● Supplied material:
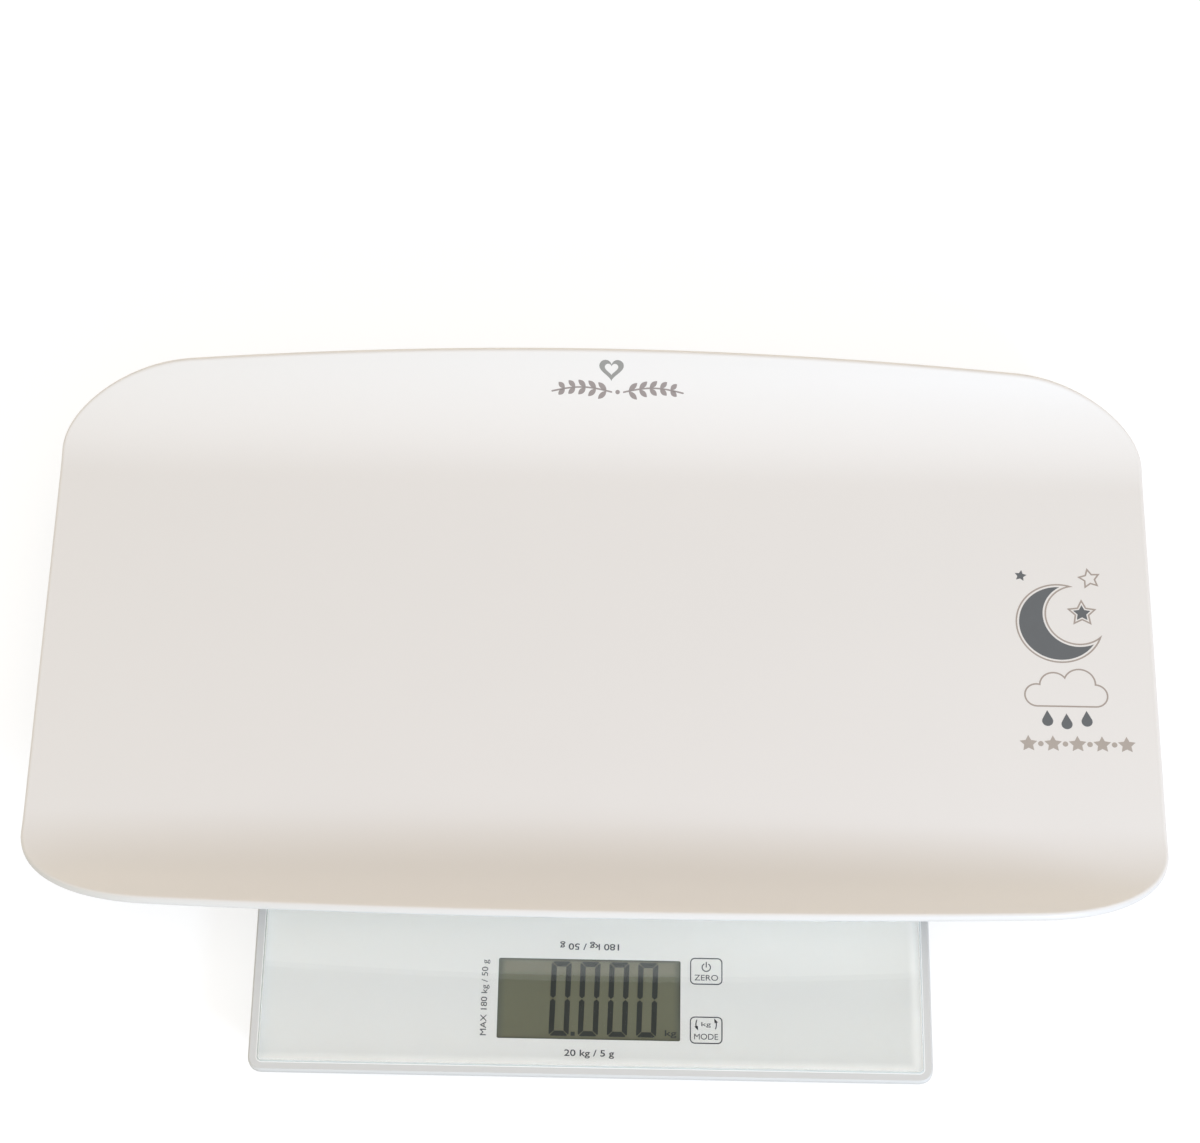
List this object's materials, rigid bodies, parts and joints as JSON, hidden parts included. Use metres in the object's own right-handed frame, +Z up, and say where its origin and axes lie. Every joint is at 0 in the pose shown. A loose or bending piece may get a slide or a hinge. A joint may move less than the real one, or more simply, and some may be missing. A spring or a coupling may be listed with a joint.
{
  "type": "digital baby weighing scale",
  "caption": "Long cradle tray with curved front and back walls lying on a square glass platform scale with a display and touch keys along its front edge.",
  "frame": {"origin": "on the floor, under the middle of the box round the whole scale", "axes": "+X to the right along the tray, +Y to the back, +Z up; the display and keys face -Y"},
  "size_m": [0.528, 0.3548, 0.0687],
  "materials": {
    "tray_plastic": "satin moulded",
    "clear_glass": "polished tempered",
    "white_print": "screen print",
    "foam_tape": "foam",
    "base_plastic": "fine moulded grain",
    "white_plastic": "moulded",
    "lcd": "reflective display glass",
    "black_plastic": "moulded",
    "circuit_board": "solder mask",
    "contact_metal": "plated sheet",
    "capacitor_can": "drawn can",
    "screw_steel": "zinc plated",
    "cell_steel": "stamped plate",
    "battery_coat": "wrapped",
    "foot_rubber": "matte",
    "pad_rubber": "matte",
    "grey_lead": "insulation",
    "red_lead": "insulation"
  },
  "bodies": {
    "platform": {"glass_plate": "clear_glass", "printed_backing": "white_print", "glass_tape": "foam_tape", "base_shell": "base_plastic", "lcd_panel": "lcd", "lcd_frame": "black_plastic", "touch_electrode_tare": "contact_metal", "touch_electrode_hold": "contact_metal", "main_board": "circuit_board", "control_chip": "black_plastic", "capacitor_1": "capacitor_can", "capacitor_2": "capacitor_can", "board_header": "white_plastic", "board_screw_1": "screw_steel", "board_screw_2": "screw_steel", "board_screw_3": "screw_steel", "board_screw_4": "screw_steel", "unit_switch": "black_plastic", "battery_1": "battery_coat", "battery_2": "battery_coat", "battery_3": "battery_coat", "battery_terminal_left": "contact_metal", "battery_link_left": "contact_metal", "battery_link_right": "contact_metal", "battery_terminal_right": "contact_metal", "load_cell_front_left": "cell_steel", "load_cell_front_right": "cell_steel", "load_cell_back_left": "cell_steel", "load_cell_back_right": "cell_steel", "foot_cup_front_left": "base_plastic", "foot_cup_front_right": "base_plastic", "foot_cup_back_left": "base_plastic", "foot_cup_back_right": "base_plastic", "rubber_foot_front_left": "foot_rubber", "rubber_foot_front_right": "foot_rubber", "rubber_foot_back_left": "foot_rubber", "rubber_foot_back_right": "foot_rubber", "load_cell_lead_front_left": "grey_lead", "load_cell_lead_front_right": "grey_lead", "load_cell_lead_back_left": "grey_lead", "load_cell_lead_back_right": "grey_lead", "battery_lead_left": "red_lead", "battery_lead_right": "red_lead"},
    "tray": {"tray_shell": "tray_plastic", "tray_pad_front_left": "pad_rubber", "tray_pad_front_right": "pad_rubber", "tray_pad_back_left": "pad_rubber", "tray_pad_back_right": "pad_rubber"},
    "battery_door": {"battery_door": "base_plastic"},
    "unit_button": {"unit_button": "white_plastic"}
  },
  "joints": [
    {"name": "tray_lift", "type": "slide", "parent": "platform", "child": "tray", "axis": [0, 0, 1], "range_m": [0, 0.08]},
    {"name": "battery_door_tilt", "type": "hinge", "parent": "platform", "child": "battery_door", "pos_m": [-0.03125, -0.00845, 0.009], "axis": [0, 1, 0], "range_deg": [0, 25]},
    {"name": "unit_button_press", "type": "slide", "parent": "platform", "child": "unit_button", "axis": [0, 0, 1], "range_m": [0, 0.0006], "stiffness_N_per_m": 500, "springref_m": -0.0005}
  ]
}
--
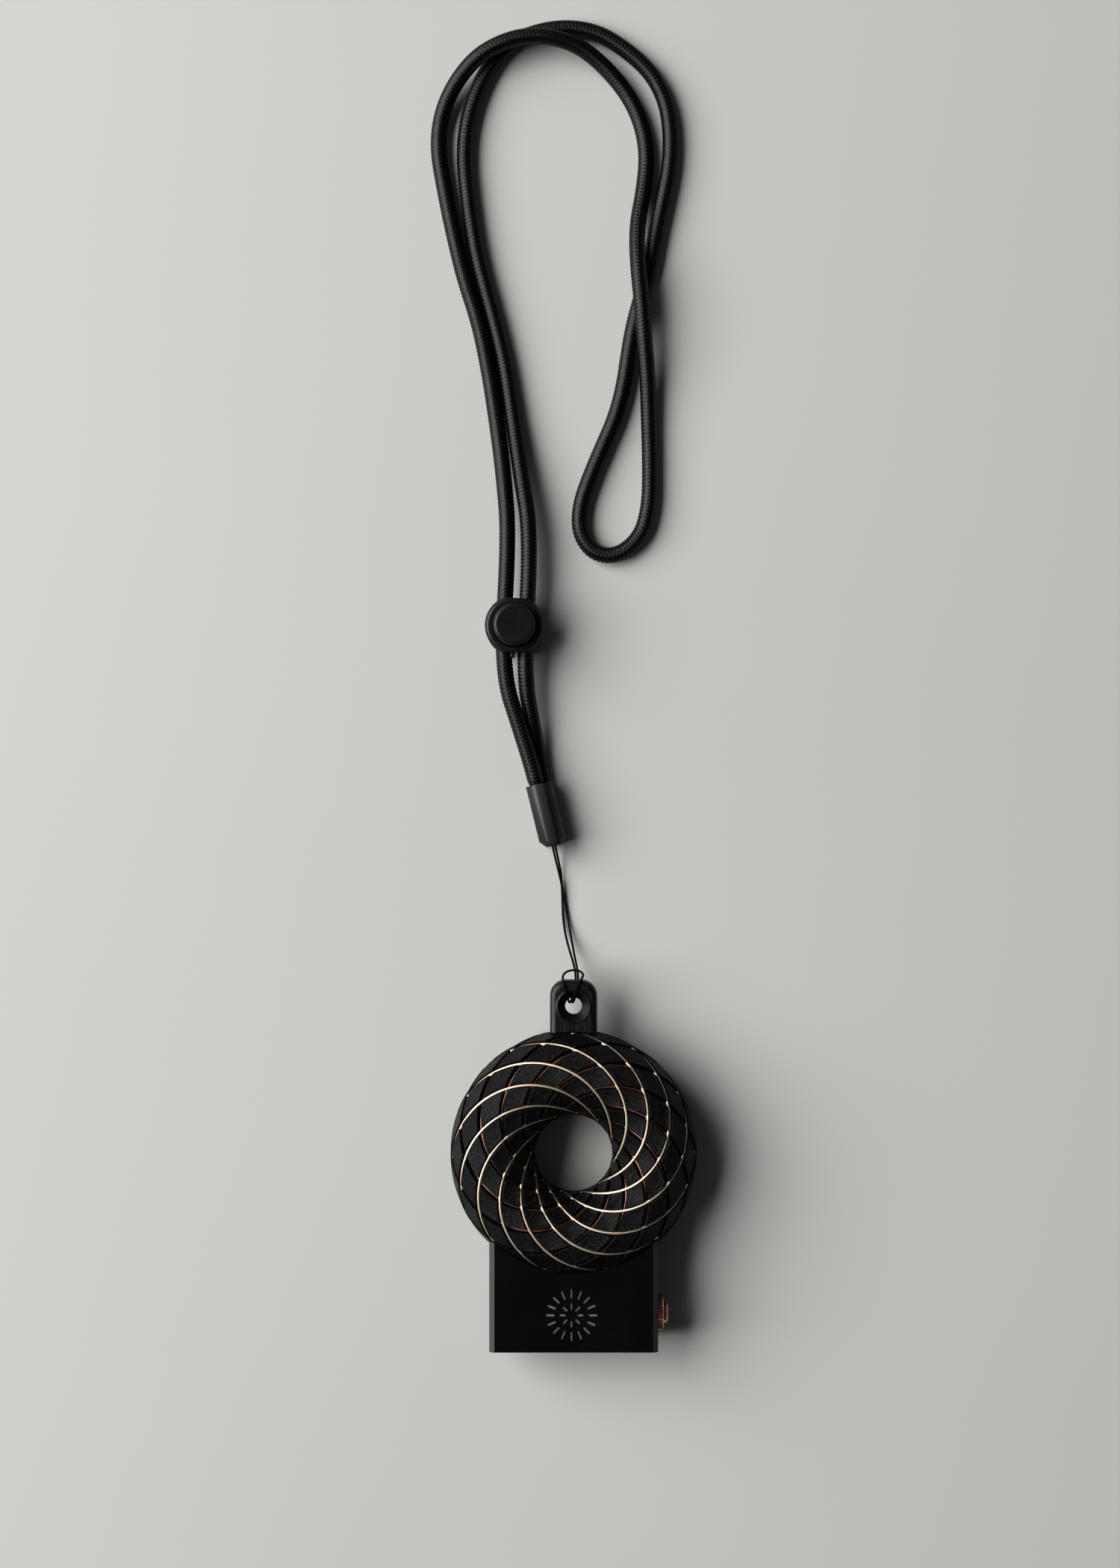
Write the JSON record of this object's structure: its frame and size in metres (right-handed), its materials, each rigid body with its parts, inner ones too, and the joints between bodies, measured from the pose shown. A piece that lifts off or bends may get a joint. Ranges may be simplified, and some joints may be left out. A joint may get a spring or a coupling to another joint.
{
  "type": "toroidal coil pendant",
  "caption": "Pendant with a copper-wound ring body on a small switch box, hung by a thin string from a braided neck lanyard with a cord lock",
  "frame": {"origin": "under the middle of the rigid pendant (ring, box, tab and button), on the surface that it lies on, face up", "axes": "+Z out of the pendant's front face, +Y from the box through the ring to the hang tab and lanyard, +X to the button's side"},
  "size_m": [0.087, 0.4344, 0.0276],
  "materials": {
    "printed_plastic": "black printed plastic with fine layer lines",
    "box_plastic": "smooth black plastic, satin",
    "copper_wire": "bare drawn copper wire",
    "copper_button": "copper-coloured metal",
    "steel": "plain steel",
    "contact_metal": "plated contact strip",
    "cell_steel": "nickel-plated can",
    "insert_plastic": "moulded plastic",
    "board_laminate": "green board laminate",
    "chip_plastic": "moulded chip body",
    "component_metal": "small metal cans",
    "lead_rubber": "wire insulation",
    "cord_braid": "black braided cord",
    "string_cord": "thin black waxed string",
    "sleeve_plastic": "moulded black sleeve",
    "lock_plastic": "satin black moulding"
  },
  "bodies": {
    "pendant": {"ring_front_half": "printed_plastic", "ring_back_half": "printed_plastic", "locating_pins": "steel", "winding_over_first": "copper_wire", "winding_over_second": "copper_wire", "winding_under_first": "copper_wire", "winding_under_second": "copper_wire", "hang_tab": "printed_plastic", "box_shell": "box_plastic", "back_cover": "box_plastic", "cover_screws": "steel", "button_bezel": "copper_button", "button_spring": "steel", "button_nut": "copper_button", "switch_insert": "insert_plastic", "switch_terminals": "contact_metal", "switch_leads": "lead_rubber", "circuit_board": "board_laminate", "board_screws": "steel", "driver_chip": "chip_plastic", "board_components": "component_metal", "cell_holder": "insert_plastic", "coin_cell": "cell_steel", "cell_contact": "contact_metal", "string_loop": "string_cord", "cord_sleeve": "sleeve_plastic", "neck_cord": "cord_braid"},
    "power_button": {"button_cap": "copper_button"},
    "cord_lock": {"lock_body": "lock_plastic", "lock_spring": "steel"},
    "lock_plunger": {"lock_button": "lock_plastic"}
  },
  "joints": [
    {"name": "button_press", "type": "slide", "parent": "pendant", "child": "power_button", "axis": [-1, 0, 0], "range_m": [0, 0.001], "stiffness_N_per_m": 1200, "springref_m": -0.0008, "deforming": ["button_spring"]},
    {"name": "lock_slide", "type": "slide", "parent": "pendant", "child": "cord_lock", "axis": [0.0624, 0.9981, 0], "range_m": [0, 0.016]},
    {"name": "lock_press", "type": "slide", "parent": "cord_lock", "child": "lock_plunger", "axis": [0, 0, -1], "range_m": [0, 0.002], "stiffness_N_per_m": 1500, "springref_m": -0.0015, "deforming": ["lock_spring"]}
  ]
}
==
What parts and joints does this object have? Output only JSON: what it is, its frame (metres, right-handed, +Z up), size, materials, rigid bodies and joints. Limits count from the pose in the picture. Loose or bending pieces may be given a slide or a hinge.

● Given task: Locate each line containing the string "from" and show it.

● Exercise result:
Write the JSON record of this object's structure: its frame and size in metres (right-handed), its materials, each rigid body with its parts, inner ones too, and the joints between bodies, measured from the pose shown. A piece that lifts off or bends may get a joint. Ranges may be simplified, and some joints may be left out. A joint may get a spring or a coupling to another joint.
  "caption": "Pendant with a copper-wound ring body on a small switch box, hung by a thin string from a braided neck lanyard with a cord lock",
  "frame": {"origin": "under the middle of the rigid pendant (ring, box, tab and button), on the surface that it lies on, face up", "axes": "+Z out of the pendant's front face, +Y from the box through the ring to the hang tab and lanyard, +X to the button's side"},
What parts and joints does this object have? Output only JSON: what it is, its frame (metres, right-handed, +Z up), size, materials, rigid bodies and joints. Limits count from the pose in the picture. Loose or bending pieces may be given a slide or a hinge.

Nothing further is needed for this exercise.